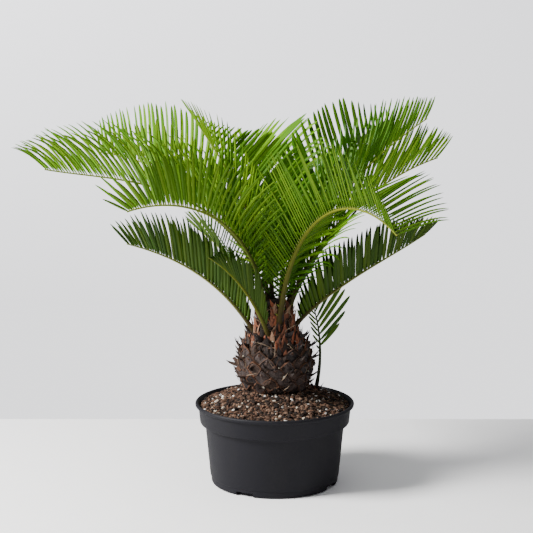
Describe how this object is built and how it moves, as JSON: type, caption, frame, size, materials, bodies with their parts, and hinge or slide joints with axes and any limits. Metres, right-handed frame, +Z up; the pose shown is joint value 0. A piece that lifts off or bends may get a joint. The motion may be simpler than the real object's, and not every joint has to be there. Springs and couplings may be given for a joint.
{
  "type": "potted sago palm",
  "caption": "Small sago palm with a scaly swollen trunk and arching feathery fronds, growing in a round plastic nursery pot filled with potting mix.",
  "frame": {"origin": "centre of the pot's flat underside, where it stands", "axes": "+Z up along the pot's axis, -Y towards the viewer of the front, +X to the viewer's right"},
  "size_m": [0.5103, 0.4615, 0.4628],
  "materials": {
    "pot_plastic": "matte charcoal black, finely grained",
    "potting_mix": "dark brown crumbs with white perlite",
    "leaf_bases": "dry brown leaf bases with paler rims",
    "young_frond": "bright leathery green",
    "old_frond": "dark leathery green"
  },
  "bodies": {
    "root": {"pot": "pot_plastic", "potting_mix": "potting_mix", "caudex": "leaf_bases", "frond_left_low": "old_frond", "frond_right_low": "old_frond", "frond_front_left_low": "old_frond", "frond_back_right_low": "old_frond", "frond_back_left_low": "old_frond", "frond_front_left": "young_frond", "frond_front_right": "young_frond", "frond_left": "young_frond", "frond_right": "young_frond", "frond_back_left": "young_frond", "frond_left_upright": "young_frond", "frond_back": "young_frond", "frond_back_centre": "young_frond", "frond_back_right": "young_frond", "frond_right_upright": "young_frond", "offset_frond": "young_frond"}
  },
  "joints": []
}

| TASK GOAL |
Your task is to repeat every line exactly.

| SOLVED PROBLEM |
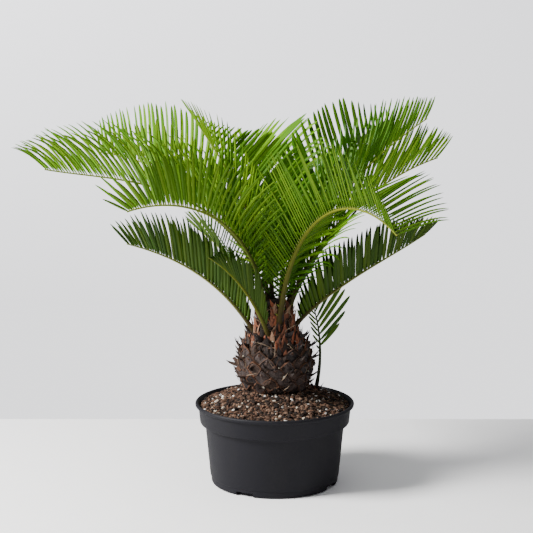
Describe how this object is built and how it moves, as JSON: type, caption, frame, size, materials, bodies with their parts, and hinge or slide joints with axes and any limits. Metres, right-handed frame, +Z up; the pose shown is joint value 0. A piece that lifts off or bends may get a joint. The motion may be simpler than the real object's, and not every joint has to be there. Springs and couplings may be given for a joint.
{
  "type": "potted sago palm",
  "caption": "Small sago palm with a scaly swollen trunk and arching feathery fronds, growing in a round plastic nursery pot filled with potting mix.",
  "frame": {"origin": "centre of the pot's flat underside, where it stands", "axes": "+Z up along the pot's axis, -Y towards the viewer of the front, +X to the viewer's right"},
  "size_m": [0.5103, 0.4615, 0.4628],
  "materials": {
    "pot_plastic": "matte charcoal black, finely grained",
    "potting_mix": "dark brown crumbs with white perlite",
    "leaf_bases": "dry brown leaf bases with paler rims",
    "young_frond": "bright leathery green",
    "old_frond": "dark leathery green"
  },
  "bodies": {
    "root": {"pot": "pot_plastic", "potting_mix": "potting_mix", "caudex": "leaf_bases", "frond_left_low": "old_frond", "frond_right_low": "old_frond", "frond_front_left_low": "old_frond", "frond_back_right_low": "old_frond", "frond_back_left_low": "old_frond", "frond_front_left": "young_frond", "frond_front_right": "young_frond", "frond_left": "young_frond", "frond_right": "young_frond", "frond_back_left": "young_frond", "frond_left_upright": "young_frond", "frond_back": "young_frond", "frond_back_centre": "young_frond", "frond_back_right": "young_frond", "frond_right_upright": "young_frond", "offset_frond": "young_frond"}
  },
  "joints": []
}